Diverse group of people including students, remote workers, and families quietly reading and working together in a 24-hour bookstore lounge area.
Students, freelancers, and families often share these spaces, united by a need for quiet, affordable, and climate-controlled environments.

Who Keeps the Lights On? A Community in Stillness

Who actually spends their nights here? The crowd is surprisingly diverse. During exam seasons, the upper floors turn into makeshift study halls for college students and high schoolers preparing for graduate school entrance exams. Freelancers and remote workers treat the Wi-Fi and power outlets like a co-working space with better ambiance. Night-shift nurses, drivers, and insomniacs use the quiet hours to decompress away from crowded subways. On weekends, families with young children fill the lower levels, trading playgrounds for guided reading time.

You won’t hear loud conversations here. The social function of these bookstores is built on quiet coexistence. In a country where public spaces have historically been designed for movement rather than stillness, the 24-hour bookstore offers permission to pause. Regulars recognize staff by name. Volunteers sometimes organize weekend poetry readings or second-hand book swaps. Children learn early that reading isn’t a chore reserved for classrooms; it’s a daily habit woven into city life. For many young professionals escaping the relentless pace of office work, these stores provide a mental reset button.

The Math Behind the Atmosphere

Naturally, running a space open around the clock requires more than idealism. Traditional book retail in China operates on thin margins, and foot traffic for actual purchases has been declining for years. So how do these bookstores survive? The answer lies in a blended revenue model. Beverage sales and light meals cover daily operational costs. Cultural merchandise—notebooks, tote bags, limited-edition prints—carries higher markups and appeals to younger shoppers.

Many locations host paid workshops, author signings, and corporate team-building events. Some cities even offer municipal grants or tax incentives to keep cultural hubs running late, recognizing their value to urban well-being. Books are often priced as a loss leader or a brand anchor, while the real business is selling space, atmosphere, and lifestyle. Membership programs lock in recurring revenue, and data analytics help store managers adjust lighting, seating, and inventory to match local reading habits.

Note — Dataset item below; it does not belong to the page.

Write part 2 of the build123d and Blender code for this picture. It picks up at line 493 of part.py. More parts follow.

A relaxed evening event at a Chinese bookstore café, where attendees listen to a reading session surrounded by merchandise shelves and coffee tables.
Events, merchandise sales, and café services form the financial backbone of 24-hour bookstores, allowing them to sustain free public access.

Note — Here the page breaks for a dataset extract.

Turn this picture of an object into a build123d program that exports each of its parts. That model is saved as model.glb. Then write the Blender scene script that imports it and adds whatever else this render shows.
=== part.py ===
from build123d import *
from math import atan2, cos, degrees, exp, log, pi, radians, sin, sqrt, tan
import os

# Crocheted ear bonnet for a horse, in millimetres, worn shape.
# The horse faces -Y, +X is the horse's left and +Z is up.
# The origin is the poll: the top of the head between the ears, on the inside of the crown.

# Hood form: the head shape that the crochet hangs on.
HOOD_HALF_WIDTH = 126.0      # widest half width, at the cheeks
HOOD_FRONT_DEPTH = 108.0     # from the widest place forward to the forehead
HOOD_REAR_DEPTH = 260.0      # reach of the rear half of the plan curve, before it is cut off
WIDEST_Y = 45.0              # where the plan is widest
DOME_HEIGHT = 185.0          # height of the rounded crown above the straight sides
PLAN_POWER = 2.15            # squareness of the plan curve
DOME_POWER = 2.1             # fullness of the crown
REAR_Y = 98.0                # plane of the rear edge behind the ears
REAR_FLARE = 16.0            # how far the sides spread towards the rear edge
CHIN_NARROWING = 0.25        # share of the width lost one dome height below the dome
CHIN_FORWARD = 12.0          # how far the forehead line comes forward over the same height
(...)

Why Cities Need These Living Rooms

The rise of 24-hour bookstores in China isn’t a nostalgia trip. It’s a practical response to modern urban fatigue. As cities grow taller and screens grow brighter, people are actively seeking physical spaces where they can breathe. These stores have become quiet anchors in otherwise noisy neighborhoods, proving that commercial success and social care don’t have to be mutually exclusive.